All phenomena, movement, Becoming, regarded as the establishment of relations of degree and of force, as a contest....

***

As soon as we fancy that some one is responsible for the fact that we are thus and thus, etc. (God, Nature), and that we ascribe our existence, our happiness, our misery, our destiny, to that some one, we corrupt the innocence of Becoming for ourselves.

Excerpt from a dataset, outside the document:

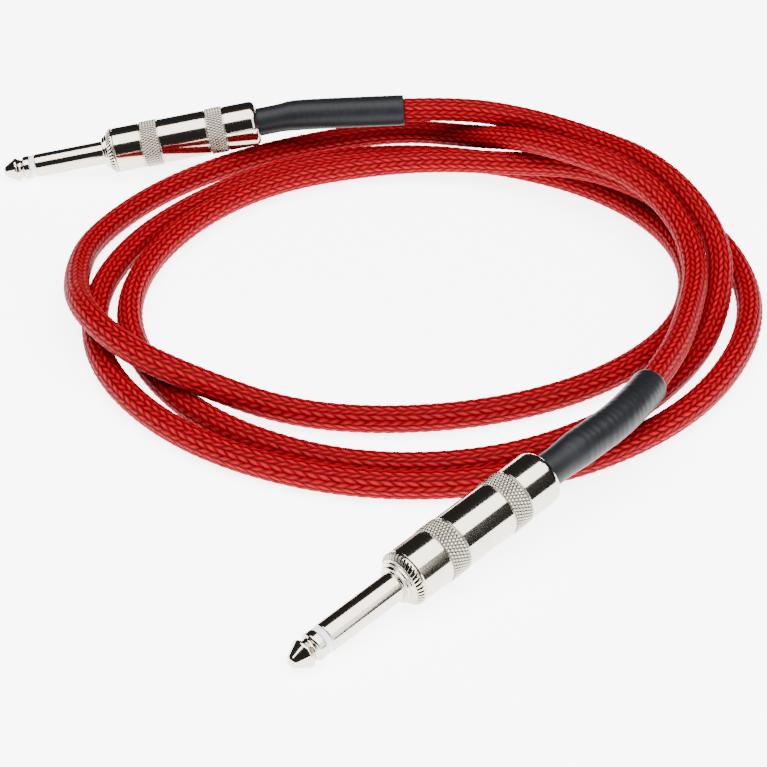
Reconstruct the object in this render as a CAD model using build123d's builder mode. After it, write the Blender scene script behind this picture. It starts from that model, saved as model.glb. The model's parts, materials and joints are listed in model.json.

We then have some one who wishes to attain to something by means of us and with us.

***

The "welfare of the individual" is just as fanciful as the "welfare of the species": the first is not sacrificed to the last; seen from afar, the species is just as fluid as the individual. "The preservation of the species" is only a result of the growth of the species—that is to say, of the overcoming of the species on the road to a stronger kind.

***

Theses:—The apparent conformity of means to end ("the conformity of means to end which far surpasses the art of man) is merely the result of that "Will to Power" which manifests itself in all phenomena:—To become stronger involves a process of ordering, which may well be mistaken for an attempted conformity of means to end:—The ends which are apparent are not intended but, as soon as a superior power prevails over an inferior power, and the latter proceeds to work as a function of the former, an order of rank is established, an organisation which must give rise to the idea that there is an arrangement of means and ends.

Against apparent "necessity":—

This is only an expression for the fact that a certain power is not also something else.